Wagner first thought as a college freshman that she would pursue a career in medicine. Shortly after arriving at the university in 2005, she developed a passion for ecology, and a semester program in the Turks and Caicos Islands during her junior year steered her toward marine science.

The avid scuba diver and snorkeler has co-authored research papers about grouper fisheries.
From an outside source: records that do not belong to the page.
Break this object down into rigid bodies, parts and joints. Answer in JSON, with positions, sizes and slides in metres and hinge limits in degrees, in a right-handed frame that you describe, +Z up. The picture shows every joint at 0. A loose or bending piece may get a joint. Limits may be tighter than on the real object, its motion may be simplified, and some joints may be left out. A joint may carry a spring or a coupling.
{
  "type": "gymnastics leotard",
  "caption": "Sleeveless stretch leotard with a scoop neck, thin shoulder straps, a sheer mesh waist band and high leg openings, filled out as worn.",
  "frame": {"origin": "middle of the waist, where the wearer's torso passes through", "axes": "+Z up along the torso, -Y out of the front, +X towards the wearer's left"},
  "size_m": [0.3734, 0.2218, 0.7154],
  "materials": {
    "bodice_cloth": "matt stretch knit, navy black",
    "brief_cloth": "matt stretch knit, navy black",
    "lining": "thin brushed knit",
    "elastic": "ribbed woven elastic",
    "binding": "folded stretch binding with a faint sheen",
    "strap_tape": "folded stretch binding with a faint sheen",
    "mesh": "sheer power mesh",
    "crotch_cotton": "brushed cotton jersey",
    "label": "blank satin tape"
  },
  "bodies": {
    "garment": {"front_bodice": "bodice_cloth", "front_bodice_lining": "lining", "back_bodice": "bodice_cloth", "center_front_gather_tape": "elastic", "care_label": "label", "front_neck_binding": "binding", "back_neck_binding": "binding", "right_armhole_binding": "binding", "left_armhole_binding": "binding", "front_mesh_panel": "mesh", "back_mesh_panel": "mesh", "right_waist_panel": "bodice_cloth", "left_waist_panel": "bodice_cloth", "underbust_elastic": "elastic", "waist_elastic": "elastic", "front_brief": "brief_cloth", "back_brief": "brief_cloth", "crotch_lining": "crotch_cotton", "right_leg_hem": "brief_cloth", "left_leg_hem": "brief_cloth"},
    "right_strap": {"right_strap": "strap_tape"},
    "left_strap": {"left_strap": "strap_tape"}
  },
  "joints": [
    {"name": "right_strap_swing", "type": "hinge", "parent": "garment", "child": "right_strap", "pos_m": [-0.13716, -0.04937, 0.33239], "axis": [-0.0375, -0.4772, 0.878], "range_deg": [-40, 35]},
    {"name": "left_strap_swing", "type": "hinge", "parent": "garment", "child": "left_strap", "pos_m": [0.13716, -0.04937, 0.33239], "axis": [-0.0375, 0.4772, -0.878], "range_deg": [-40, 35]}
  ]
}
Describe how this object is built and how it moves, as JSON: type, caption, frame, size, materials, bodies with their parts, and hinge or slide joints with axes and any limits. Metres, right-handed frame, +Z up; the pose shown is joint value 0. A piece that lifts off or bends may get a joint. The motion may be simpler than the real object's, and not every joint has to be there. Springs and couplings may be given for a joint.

She is currently researching the effects of low-oxygen zones in the Gulf of Mexico on animals such as dolphins, turtles, sharks and rays.

“Ecology in general is interesting, just understanding how different organisms impact each other, especially as humans alter the sea by adding invasive species and/or changing the temperature,” she said. “If we understand how organisms interact with each other before we affect them, or as we affect them, we can predict how communities will look in the future.”

Wagner’s Honors thesis adviser remembers her ability to collect and analyze data as an undergraduate that rivals the scholarship of many graduate students. “Chelsie always had a smile on her face and was one of the most conscientious researchers I’ve worked with,” said Professor Michael Kingston in the Department of Biology. “It’s fabulous that she got the NSF fellowship. That’s really huge.”

Wagner is about to marry Travis Counsell, an Elon alum from the Class of 2011. She is a native of Phoenixville, Pa. The graduate of Phoenixville Area High School is the daughter of Bill Wagner of Phoenixville and Marti Wagner of Cocoa Beach, Fla.